I would sooner spend for 1/2" or even 3/4" than to deal with this hassle... best part of manmade wood is its uniform thickness, soon as you try to laminate it, I think you will get voids that make the result a pain to work with. For all the time and glue you use, might not even save anything.


----------



## jdonhowe (Jul 25, 2014)

I don't have any specific immediate use, but was thinking of relatively small router templates- mostly looking for a way to make use of scraps. Thanks for the glue suggestions, Steve- I do have some resin glue- I'm thinking Gorilla glue might swell too much. And thanks, baurerbach, for the reality check- I'm probably being penny wise-pound foolish. Good idea to just move up to 1/2".


----------



## Steve Neul (Sep 2, 2011)

Gorilla glue is kind of expensive for that application but it should work alright. Weight it down good so the glue swelling won't affect the thickness.


----------



## BernieL (Oct 28, 2011)

The problem with gluing hardboard to hardboard is the same as gluing finished boards to finished boards. Regular wood glues will not penetrate the finished surfaces... but one type of adhesive will. I've tried multiple impossible glue-ups and have found "Loc-Tite" PL adhesives to work just fine.

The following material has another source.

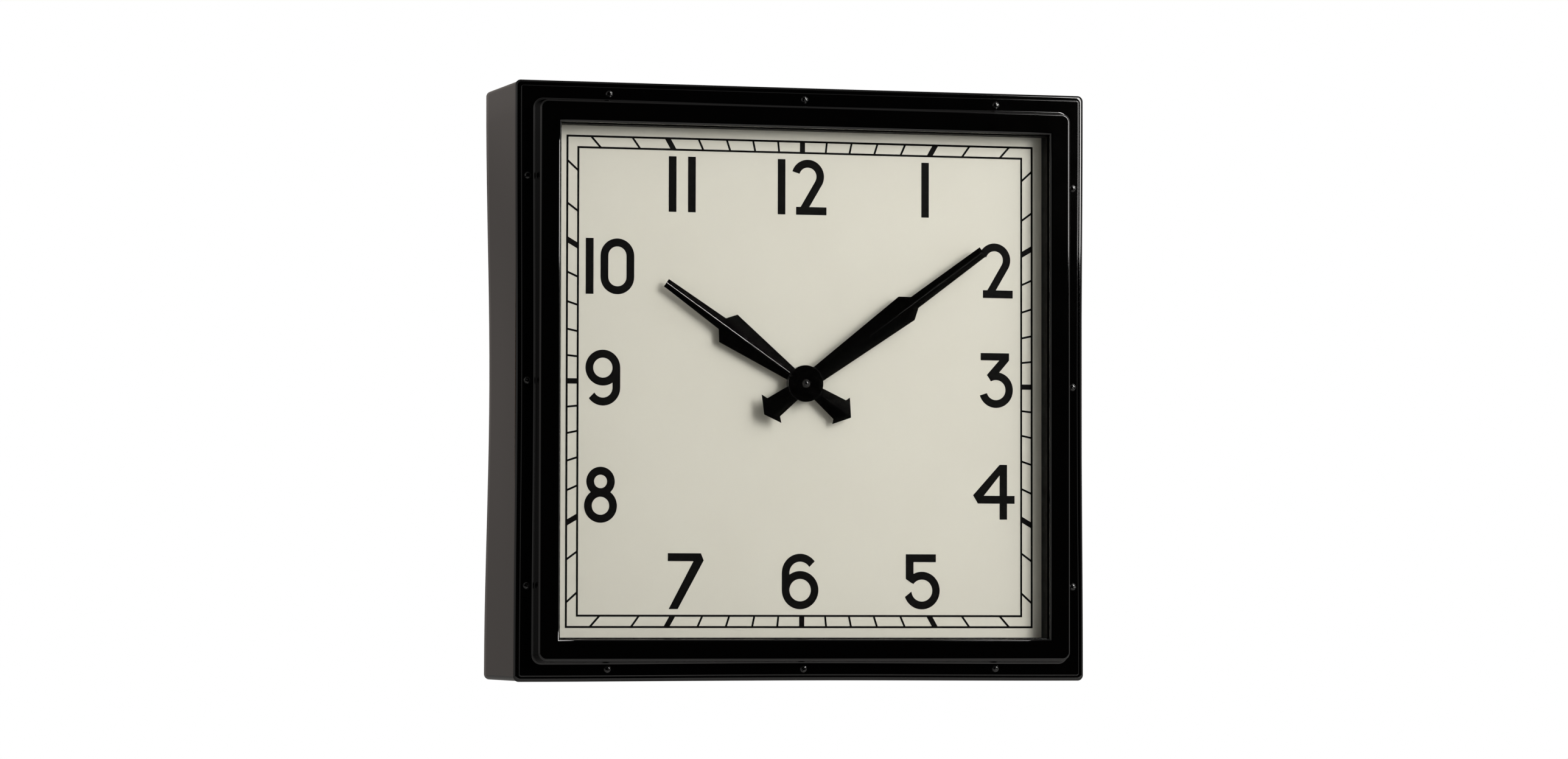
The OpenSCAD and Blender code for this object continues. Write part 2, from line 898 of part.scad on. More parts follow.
module movement_washer() {
    color(BRASS) plate(dial_front - 0.5, dial_front) difference() {
        circle(9);
        circle(bush_r + 0.2);
    }
}

module movement_nut() {
    color(BRASS) plate(dial_front - 2.7, dial_front - 0.5) difference() {
        circle(6.9, $fn = 6);
        circle(bush_r + 0.05);
    }
}

// Socket for the front pivot of an arbor, standing on the inside of the front wall
module boss(at, d, pivot) {
    difference() {
        move_rod(at, pivot + 0.9, move_wall - 0.2, d);
        move_rod(at, pivot + fit, d - 1.4, d + 1);
    }
}

module movement_housing() {
    color([0.12, 0.12, 0.12]) {
        difference() {
            union() {
                move_plate(0, cover_d) difference() {
                    square(2 * move_half, center = true);
                    square(2 * (move_half - move_wall), center = true);
                }
                move_plate(0, move_wall) square(2 * move_half, center = true);
                move_plate(0, cover_d) translate([-move_half, bay_top - bay_wall])
                    square([2 * move_half, bay_wall]);
                for (p = cover_posts) move_rod(p, 2, 0, cover_d);
                for (p = bridge_posts) move_rod(p, 1.5, 0, bridge_d);
                for (p = core_posts) move_rod(p, 1.1, 0, stator_d);
            }
            rod([0, 0], bush_r + 0.02, housing_y - 1, housing_y + move_wall + 1);
            for (p = cover_posts) move_rod(p, 0.85, cover_d - 6, cover_d + 1);
            for (p = bridge_posts) move_rod(p, 0.65, bridge_d - 4, bridge_d + 1);
            for (p = core_posts) move_rod(p, 0.55, stator_d - 3, stator_d + 1);
        }
        boss(third_at, third_d - 1.9, pivot_r);
        boss(second_at, second_d - 1.9, pivot_r);
        boss(intermediate_at, intermediate_d - 1.9, pivot_r);
        boss(rotor_at, magnet_d - 1.7, pivot_r);
        boss(knob_at, cannon_d - 0.1, 0.8);
        move_rod(motion_at, 0.6, move_wall - 0.2, motion_d + 0.9);
        move_rod(motion_at, 1.1, move_wall - 0.2, hour_d - 0.2);
    }
}

module movement_cover() {
    color([0.15, 0.15, 0.15]) move_plate(cover_d, move_depth) difference() {
        translate([-move_half, bay_top - bay_wall])
            square([2 * move_half, move_half - bay_top + bay_wall]);
        translate(knob_at) circle(1.5 + fit);
        for (p = cover_posts) translate(p) circle(1.1);
    }
}

module cover_screws() {
    color(STEEL) for (p = cover_posts)
        translate([p[0], housing_y + move_depth, p[1]]) rotate([0, 0, 180])
            slotted_screw(0, 1.7, 0.8, 6, 0.9, 60);
}

module gear_bridge() {
    pivots = [centre_at, third_at, second_at, intermediate_at, rotor_at];
    color(BRASS) move_plate(bridge_d, bridge_d + bridge_t) difference() {
        polygon([[-16.6, 3.4], [-12.4, 3.4], [-3, -3.5], [14, -10.2], [20.5, -10.2], [22, 18.5],
            [6, 26.4], [-1, 26.4], [-5, 17.3], [-16.6, 17.3]]);
        for (p = pivots) translate(p) circle(pivot_r + fit);
        for (p = bridge_posts) translate(p) circle(0.8);
    }
}

module bridge_screws() {
    color(STEEL) for (p = bridge_posts)
        translate([p[0], housing_y + bridge_d + bridge_t, p[1]]) rotate([0, 0, 180])
            slotted_screw(0, 1.2, 0.6, 4, 0.6, 15);
}

// Soft-iron plate around the rotor, with a leg to each end of the coil's core
module stator() {
    width = core_x[1] - core_x[0];
    leg = 3.4;
    color(STEEL) move_plate(stator_d, stator_d + stator_t) difference() {
        translate([core_x[0], 10.2]) square([width, 13.7]);
        translate([core_x[0] + leg, 15.8]) square([width - 2 * leg - 0.8, 10]);
        translate(rotor_at) circle(2.1);
        for (p = core_posts) translate(p) circle(0.6);
    }
}

module coil_core() {
    top = stator_d + stator_t;
    color(STEEL) move_plate(top, top + 0.8) difference() {
        translate([core_x[0], coil_z - 1.6]) square([core_x[1] - core_x[0], 3.2]);
        for (p = core_posts) translate(p) circle(0.6);
    }
}

module core_screws() {
    color(STEEL) for (p = core_posts)
        translate([p[0], housing_y + stator_d + stator_t + 0.8, p[1]]) rotate([0, 0, 180])
            slotted_screw(0, 1.0, 0.5, 3.6, 0.5, 70);
}

// Spool along X around the core; the winding lies between its cheeks
module coil_ring(x0, x1, r, hole) {
    y = housing_y + stator_d + stator_t + 0.4;
    translate([x0, y, coil_z]) rotate([0, 90, 0]) difference() {
        cylinder(r = r, h = x1 - x0);
        translate([0, 0, -1]) linear_extrude(x1 - x0 + 2) hole_outline(hole);
    }
}

module hole_outline(r) {
    if (r > 0) circle(r);
    else square([3.4, 1.0], center = true);
}

module coil_bobbin() {
    color([0.85, 0.85, 0.80]) {
        coil_ring(coil_x[0], coil_x[0] + 0.5, 2.1, 0);
        coil_ring(coil_x[0] + 0.5, coil_x[1] - 0.5, 1.8, 0);
        coil_ring(coil_x[1] - 0.5, coil_x[1], 2.1, 0);
    }
}

module coil_winding() {
    color([0.72, 0.36, 0.16]) coil_ring(coil_x[0] + 0.55, coil_x[1] - 0.55, 2.05, 1.82);
}

module circuit_board() {
    color([0.10, 0.32, 0.16]) move_plate(9.5, 10.3) translate([-26.4, -5.6]) square([9.8, 13.6]);
}

module quartz_crystal() {
    color(STEEL) translate([-25, housing_y + 11.4, 6]) rotate([0, 90, 0])
        cylinder(r = 1.0, h = 6.2);
}

module clock_chip() {
    color(BLACK) translate([-21, housing_y + 10.3, 0.5]) rotate([-90, 0, 0]) dome(2.4, 1.1);
}

// Knob on the rear for setting the hands; its pinion meshes with the motion wheel
module setting_knob() {
    color([0.9, 0.9, 0.9]) {
        move_plate(cannon_d, cannon_d + 1.3) translate(knob_at)
            gear(m_motion, knob_teeth, knob_phase);
        move_rod(knob_at, 1.5, cannon_d + 1.3, move_depth + 0.4);
        move_rod(knob_at, 0.8, cannon_d - 1.4, cannon_d + 1.3);
        move_plate(move_depth + 0.4, move_depth + 4.4) translate(knob_at) difference() {
            circle(4.6);
            for (a = [0:18:342]) rotate(a) translate([4.85, 0]) circle(0.45);
        }
    }
}

// ---- Battery ----

module battery() {
    r = cell_d / 2;
    nub = 1;
    can = cell_len - nub;
    color([0.80, 0.80, 0.82])
        translate([-24.9, housing_y + cell_depth, cell_z]) rotate([0, 90, 0]) rotate_extrude() {
            translate([0, 0.4]) square([r, can - 0.8]);
            square([r - 0.5, can]);
            square([2.75, cell_len]);
        }
}

module positive_contact() {
    x = -24.9 + cell_len + 0.05;
    color(BRASS) {
        translate([x, housing_y + 2, cell_z - 5]) cube([0.4, 12.5, 10]);
        translate([x, housing_y + 13, cell_z - 3]) cube([move_half - move_wall - x, 0.4, 6]);
    }
}

module negative_contact() {
    x = -move_half + move_wall;
    color(STEEL) {
        translate([x, housing_y + 2, cell_z - 5]) cube([0.3, 12.5, 10]);
        translate([x, housing_y + 14.2, cell_z - 3]) cube([1.85, 0.3, 6]);
        translate([x + 1.55, housing_y + 5, cell_z - 3]) cube([0.3, 9.5, 6]);
    }
}

case_shell();
back_panel();
back_panel_screws();
hanger_plate();
hanger_rivets();
bezel();
bezel_gasket();
bezel_screws();
bezel_seal();
glass();
spacer_frame();
dial();
dial_numerals();
minute_track();
dial_board();
dial_brackets();
dial_bracket_screws();
hour_hand();
hour_collet();
minute_hand();
minute_collet();
hand_cap_nut();
movement_gasket();
movement_bush();
movement_washer();
movement_nut();
movement_housing();
movement_cover();
cover_screws();
gear_bridge();
bridge_screws();
hour_wheel();
motion_wheel();
cannon_pinion();
centre_wheel();
friction_spring();
third_wheel();
second_wheel();
intermediate_wheel();
rotor_pinion();
rotor_magnet();
stator();
coil_core();
coil_bobbin();
coil_winding();
core_screws();
circuit_board();
quartz_crystal();
clock_chip();
setting_knob();
battery();
positive_contact();
negative_contact();
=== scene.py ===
"""Square schoolhouse wall clock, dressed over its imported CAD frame. Metres, dial facing -Y."""
import json
from math import acos, asin, cos, pi, radians, sin

import bmesh
import bpy
from mathutils import Matrix, Vector


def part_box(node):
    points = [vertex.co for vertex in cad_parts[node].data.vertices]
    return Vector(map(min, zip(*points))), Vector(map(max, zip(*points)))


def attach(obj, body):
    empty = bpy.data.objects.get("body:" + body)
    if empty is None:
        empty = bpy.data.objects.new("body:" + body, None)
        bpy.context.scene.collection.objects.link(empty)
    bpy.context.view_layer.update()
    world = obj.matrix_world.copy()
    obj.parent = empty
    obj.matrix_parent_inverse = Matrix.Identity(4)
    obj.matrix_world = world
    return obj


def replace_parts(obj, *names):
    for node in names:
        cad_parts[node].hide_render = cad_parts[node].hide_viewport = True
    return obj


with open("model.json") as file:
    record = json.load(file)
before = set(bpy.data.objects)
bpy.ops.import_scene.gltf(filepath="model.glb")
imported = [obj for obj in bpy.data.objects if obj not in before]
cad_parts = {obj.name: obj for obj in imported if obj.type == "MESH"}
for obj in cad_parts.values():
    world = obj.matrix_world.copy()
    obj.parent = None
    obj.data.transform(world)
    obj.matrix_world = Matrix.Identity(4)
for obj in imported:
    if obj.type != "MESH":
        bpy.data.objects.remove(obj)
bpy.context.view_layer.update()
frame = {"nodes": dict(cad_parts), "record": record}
MM = 0.001

# ---------------------------------------------------------------- mesh helpers


def new_object(name, mesh, material, body, smooth=30):
    """Puts a mesh in the scene as a named piece that rides on a body."""
    for face in mesh.polygons:
        face.use_smooth = True
    mesh.set_sharp_from_angle(angle=radians(smooth))
    mesh.materials.append(material)
    obj = bpy.data.objects.new(name, mesh)
    bpy.context.scene.collection.objects.link(obj)
    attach(obj, body)
    return obj


def mesh_from(bm, name):
    """Welds a bmesh, turns its faces outward and frees it into a named mesh."""
    bmesh.ops.remove_doubles(bm, verts=bm.verts, dist=2e-7)
    bmesh.ops.recalc_face_normals(bm, faces=bm.faces)
    mesh = bpy.data.meshes.new(name)
    bm.to_mesh(mesh)
    bm.free()
    return mesh


CORNER = 14  # segments on a ring's rounded corner
SIDE = 20  # segments along each of its sides


def ring(half, r, y, bow=(0, 0, 0, 0)):
    """A rounded square in a plane of constant Y. bow draws each side's middle inward: top,
    left, bottom, right. Numbers are millimetres."""
    points = []
    c = half - r
    for k in range(4):
        sx = (1, -1, -1, 1)[k]
        sz = (1, 1, -1, -1)[k]
        for i in range(CORNER + 1):
            a = radians(90 * k + 90 * i / CORNER)
            points.append(Vector((sx * c + r * cos(a), y, sz * c + r * sin(a))))
        start = points[-1].copy()
        along = Vector(((-1, 0, 0), (0, 0, -1), (1, 0, 0), (0, 0, 1))[k])
        inward = Vector(((0, 0, -1), (1, 0, 0), (0, 0, 1), (-1, 0, 0))[k])
        for j in range(1, SIDE):
            t = j / SIDE
            points.append(start + along * 2 * c * t + inward * bow[k] * sin(pi * t) ** 2)
    return points


def skin(loops):
    """Joins rings of equal length into one closed tube, the last ring back to the first."""
    bm = bmesh.new()
    rows = [[bm.verts.new(p * MM) for p in loop] for loop in loops]
    for low, high in zip(rows, rows[1:] + rows[:1]):
        n = len(low)
        for i in range(n):
            j = (i + 1) % n
            bm.faces.new((low[i], low[j], high[j], high[i]))
    return bm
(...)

Here is a link to Home Depot's sale http://www.homedepot.com/p/Loctite-PL-Premium-10-fl-oz-Polyurethane-Construction-Adhesive-1390595/202020473 

Another popular brand name is "Liquid Nails" Construction adhesives come in tubes and you will need a caulking gun (under$4). The tube does create a problem in that too often, it will dry-up before you need it again. I haven't been able to overcome this challenge, but I've been able to increase the shelf life of a tube by inserting a long screw into the tube when I'm done. Screws have threads that will grab the drying agent out of the tube.


----------